## Goal
Set down each line from the one containing "# moving pieces" to the one containing "before = set(bpy.data.objects)", inclusive, exactly as written and with nothing further.

--- BEGIN Recorded information ---

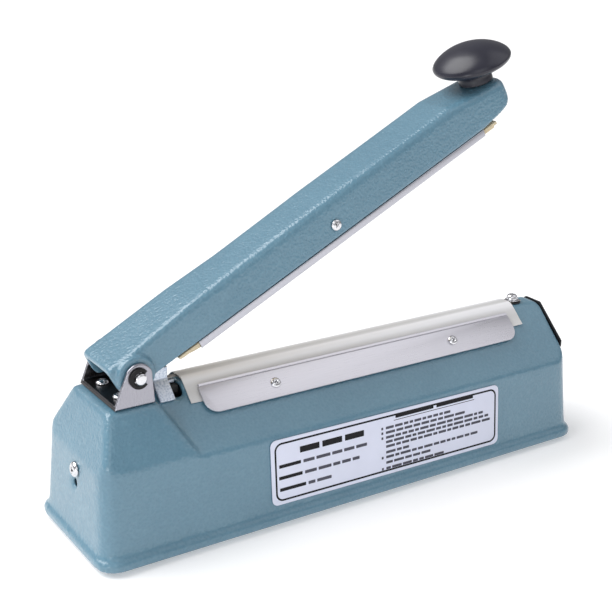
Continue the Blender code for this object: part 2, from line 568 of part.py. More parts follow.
TRX0, TRX1 = -52.0, 14.0
core = box("transformer_core", TRX0, TRX1, -20, 20, 4.5, 56.0, "iron")
for x0, x1 in ((TRX0 + 11, TRX0 + 22), (TRX1 - 22, TRX1 - 11)):
    cut(core, box("window", x0, x1, -30, 30, 15.5, 45.0))
coil = box("transformer_coil", TRX0 + 11.4, TRX1 - 11.4, -27, 27, 15.9, 44.6, "copper", 0)
cut(coil, box("leg", TRX0 + 21.6, TRX1 - 21.6, -20.4, 20.4, 10, 50))
strap = box("transformer_strap", TRX0 - 14, TRX1 + 14, -9, 9, 2.4, 57.6, "zinc")
cut(strap, box("in", TRX0 - 0.4, TRX1 + 0.4, -10, 10, 2, 56.3), box("l", TRX0 - 20, TRX0 - 1.6, -10, 10, 3.9, 60), box("r", TRX1 + 1.6, TRX1 + 20, -10, 10, 3.9, 60))

BX0, BX1 = 34.0, 92.0
box("timer_board", BX0, BX1, -24.0, 24.0, 2.7, 4.3, "board")
box("timer_relay", BX0 + 6, BX0 + 24, -9, 6, 4.6, 21.0, "bluecap")
turned("timer_capacitor", (BX0 + 42, -8, 0), (0, 0, 1), [(6.0, 4.6), (6.0, 25.0), (0, 25.0)], 18, "black")

# ---- the pressing arm, modelled level with its pin at the origin, then swung open ---------------
arm_pieces = []


def arm_make(ob):
    """Everything so far sits at height FOOT; an arm piece is carried by the pin instead."""
    arm_pieces.append(ob)
    return ob


TOP = [(-12, 10.6), (5, 10.9), (16, 11.5), (43, 13.0), (75, 13.3), (100, 13.9), (135, 14.8), (180, 15.2), (205, 15.5), (226, 15.8), (268, 10.5), (270, 10.25)]


def top_h(s):
    for (a, ha), (b, hb) in zip(TOP, TOP[1:]):
        if s <= b:
            return ha + (hb - ha) * (s - a) / (b - a)
    return TOP[-1][1]


def top_w(s):
    """Half width of the top: the heel is a full-width box, and the sides lean in further along."""
    return 14.2 + 1.0 * min(max(s / 226.0, 0), 1) + 2.4 * min(max((75.0 - s) / 70.0, 0), 1)


LOW_H, LOW_W = -6.65, 17.0


def arm_ring(s, low=LOW_H, drop=0.0, narrow=0.0):
    """A section across the arm: sloping sides and rounded top edges."""
    ht, wt = top_h(s) - drop, top_w(s) - narrow
    wl = LOW_W - narrow
    r = 2.2 + 2.0 * min(max((s - 10.0) / 60.0, 0), 1)
    side = lambda h: wl + (wt - wl) * (h - LOW_H) / (ht + drop - LOW_H)
    pts = [(-side(low), low)]
    for a in (0, 30, 60, 90):
        t = math.radians(a)
        pts.append((-(side(ht - r) - r + r * math.cos(t)), ht - r + r * math.sin(t)))
    pts += [(-y, h) for y, h in reversed(pts)]
    return [(s, y, h) for y, h in pts]


rings = [arm_ring(-11.2, -0.5, 2.2, 0.7), arm_ring(-10.7, -3.4, 1.0, 0.25), arm_ring(-9.7, -5.6, 0.25), arm_ring(-7.4)]
rings += [arm_ring(s) for s in (5, 16, 43, 75, 100, 135, 180, 205, 221, 226, 231, 243)]
rings += [arm_ring(250, -5.6), arm_ring(258, -4.8), arm_ring(262.4, -3.6, 0, 0.5), arm_ring(265.4, -1.8, 0.2, 1.9), arm_ring(267.0, 0.2, 0.6, 3.6), arm_ring(ARM_END, 1.8, 1.2, 5.0)]
arm = loft("arm_casting", rings, "blue", 30)


def hollow_ring(s):
    wt, ht = top_w(s) - 3.0, 7.0 if s < 30 else top_h(s) - 3.6
    return [(s, -14.2, -12), (s, -14.2, LOW_H), (s, -wt + 1.0, ht), (s, wt - 1.0, ht), (s, 14.2, LOW_H), (s, 14.2, -12)]


cut(arm, loft("hollow", [hollow_ring(s) for s in (-20, 5, 20, 45, 100, 150, 200, 226, 258, 263.2)]))
join(arm, rod("boss", (0, -14.6, 0), (0, -19.1, 0), 10.4, 28))
join(arm, rod("boss", (0, 14.6, 0), (0, 19.1, 0), 6.6, 24))
cut(arm, rod("bore", (0, -30, 0), (0, 30, 0), PIN_R + 0.25, 24))
SIDE_S, SIDE_H = 134.2, 0.3
side_y = 16.25
for side in (-1, 1):
    cut(arm, rod("bore", (SIDE_S, side * 10, SIDE_H), (SIDE_S, side * 25, SIDE_H), 2.2, 12))
KTILT = math.radians(7.2)
KAX = (math.sin(KTILT), 0, math.cos(KTILT))
KS, KH = 258.0, 11.78
cut(arm, rod("bore", (KS - KAX[0] * 8, 0, KH - 8), (KS + KAX[0] * 8, 0, KH + 8), 2.6, 14))
arm_make(arm)
for side, tag in ((-1, "front"), (1, "rear")):
    lean = math.atan((LOW_W - 14.8) / 22.0)
    out = (0, side * math.cos(lean), math.sin(lean))
    arm_make(screw("arm_screw_" + tag, (SIDE_S, side * (side_y + 0.42), SIDE_H), out, 3.1, 1.3, 1.5, 7.6, 18))

# pressing bar: C-section channel with a central lug, and the rubber pad it grips
BAR_S0, BAR_S1 = 37.1, 241.5
CH_TOP, CH_LOW = LOW_H - 0.35, PAD_H + 0.55
outer = [(-16.5, CH_TOP), (16.5, CH_TOP), (16.5, CH_LOW), (14.4, CH_LOW), (14.4, CH_LOW + 0.9), (15.4, CH_LOW + 0.9), (15.4, CH_TOP - 1.0), (-15.4, CH_TOP - 1.0), (-15.4, CH_LOW + 0.9), (-14.4, CH_LOW + 0.9), (-14.4, CH_LOW), (-16.5, CH_LOW)]
chan = prism("press_bar", outer, "x", BAR_S0, BAR_S1, "alu")
join(chan, box("lug", SIDE_S - 7, SIDE_S + 7, -11, 11, CH_TOP - 0.5, 4.6))
for side in (-1, 1):
    cut(chan, rod("bore", (SIDE_S, side * 6.5, SIDE_H), (SIDE_S, side * 15, SIDE_H), 2.3, 12))
arm_make(chan)
pt, pm = CH_TOP - 1.3, CH_LOW + 1.2
section = [(-14.1, PAD_H), (14.1, PAD_H), (14.1, pm), (15.1, pm), (15.1, pt), (-15.1, pt), (-15.1, pm), (-14.1, pm)]
pad = prism("silicone_pad", section, "x", 24.4, 252.2, "silicone")
cut(pad, prism("taper", [(20, PAD_H - 3), (37.0, PAD_H - 3), (37.0, PAD_H - 0.02), (25.0, pt - 1.2), (20, pt - 1.2)], "y", -20, 20))
cut(pad, box("taper2", 250.6, 256, -20, 20, pm, 0))
arm_make(pad)

# mushroom knob and its bolt
kprof = [(10.2, 0.35), (9.4, 3.0), (9.6, 5.6), (12.5, 7.6), (18.5, 9.0), (21.3, 10.6), (22.3, 12.6), (21.9, 14.6), (19.9, 17.2), (16.4, 19.3), (11.5, 21.0), (6.0, 22.0), (0, 22.3)]
knob = turned("handle_knob", (KS, 0, KH), KAX, kprof, 32, "black", 50)
cut(knob, rod("bore", (KS - KAX[0] * 2, 0, KH - KAX[2] * 2), (KS + KAX[0] * 14, 0, KH + KAX[2] * 14), 2.6, 14))
arm_make(knob)
bolt = turned("knob_bolt", (KS, 0, KH), KAX, [(4.4, -7.4), (4.4, -4.1), (2.2, -4.1), (2.2, 13.0), (0, 13.0)], 6, "zinc", None)
arm_make(bolt)

pivot = bpy.data.objects.new("arm_pivot", None)
root_col.objects.link(pivot)
pivot.location = (PIVOT_X * MM, 0, (PIVOT_Z + FOOT) * MM)
pivot.rotation_euler = (0, -math.radians(OPEN_DEG), 0)
for ob in arm_pieces:
    ob.parent = pivot
    ob.location = (0, 0, 0)

# moving pieces inside the base keep their origins on their own axes
for name, at in (("timer_dial", on_end(DIAL_Y, DIAL_Z)), ("timer_shaft", on_end(DIAL_Y, DIAL_Z)), ("switch_lever", (LEV_X, 0, LEV_Z)), ("switch_rod", (PLUNGER_X, 0, BLOCK_Z))):
    ob = bpy.data.objects[name]
    ob.data.transform(Matrix.Translation((-at[0] * MM, -at[1] * MM, -at[2] * MM)))
    ob.location = (at[0] * MM, at[1] * MM, (at[2] + FOOT) * MM)
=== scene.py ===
import math
import random

import bmesh
import bpy
import numpy as np
from mathutils import Matrix, Vector


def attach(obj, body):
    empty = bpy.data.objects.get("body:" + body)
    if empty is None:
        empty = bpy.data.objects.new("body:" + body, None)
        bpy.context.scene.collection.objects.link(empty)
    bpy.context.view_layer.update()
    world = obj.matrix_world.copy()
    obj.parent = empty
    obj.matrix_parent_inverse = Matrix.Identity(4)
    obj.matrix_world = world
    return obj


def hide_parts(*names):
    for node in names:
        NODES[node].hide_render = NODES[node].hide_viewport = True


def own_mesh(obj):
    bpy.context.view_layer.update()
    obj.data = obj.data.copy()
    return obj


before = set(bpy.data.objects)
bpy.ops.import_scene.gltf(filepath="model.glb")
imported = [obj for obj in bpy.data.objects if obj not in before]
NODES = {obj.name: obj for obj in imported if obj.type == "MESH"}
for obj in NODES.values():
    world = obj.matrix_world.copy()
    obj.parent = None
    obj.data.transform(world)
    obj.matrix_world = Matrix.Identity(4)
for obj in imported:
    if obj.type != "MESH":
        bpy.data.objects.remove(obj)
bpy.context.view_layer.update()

MM = 0.001
FOOT = 2.5

# ---- the same driving sizes as the CAD, in mm, heights from the underside of the rim ----
WALL_Y0, DRAFT_Y = 40.7, 0.084
GABLE_C, GABLE_M = 84.15, 0.95
SLOPE = math.atan(GABLE_M)
END_X = 155.2
PIVOT_X, PIVOT_Z, OPEN = -127.2, 92.5, math.radians(26.6)
CLOTH_TOP = 80.4
LOW_H = -6.65
PAD_H = -(PIVOT_Z - CLOTH_TOP - 0.3)
SIDE_S, SIDE_H = 134.2, 0.3
KTILT = math.radians(7.2)
KS, KH = 258.0, 11.78

ARM = (Matrix.Translation((PIVOT_X * MM, 0, (PIVOT_Z + FOOT) * MM)) @ Matrix.Rotation(-OPEN, 4, "Y"))
BASE = Matrix.Translation((0, 0, FOOT * MM))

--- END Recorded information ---

## Answer for this exercise
# moving pieces inside the base keep their origins on their own axes
for name, at in (("timer_dial", on_end(DIAL_Y, DIAL_Z)), ("timer_shaft", on_end(DIAL_Y, DIAL_Z)), ("switch_lever", (LEV_X, 0, LEV_Z)), ("switch_rod", (PLUNGER_X, 0, BLOCK_Z))):
    ob = bpy.data.objects[name]
    ob.data.transform(Matrix.Translation((-at[0] * MM, -at[1] * MM, -at[2] * MM)))
    ob.location = (at[0] * MM, at[1] * MM, (at[2] + FOOT) * MM)
=== scene.py ===
import math
import random

import bmesh
import bpy
import numpy as np
from mathutils import Matrix, Vector


def attach(obj, body):
    empty = bpy.data.objects.get("body:" + body)
    if empty is None:
        empty = bpy.data.objects.new("body:" + body, None)
        bpy.context.scene.collection.objects.link(empty)
    bpy.context.view_layer.update()
    world = obj.matrix_world.copy()
    obj.parent = empty
    obj.matrix_parent_inverse = Matrix.Identity(4)
    obj.matrix_world = world
    return obj


def hide_parts(*names):
    for node in names:
        NODES[node].hide_render = NODES[node].hide_viewport = True


def own_mesh(obj):
    bpy.context.view_layer.update()
    obj.data = obj.data.copy()
    return obj


before = set(bpy.data.objects)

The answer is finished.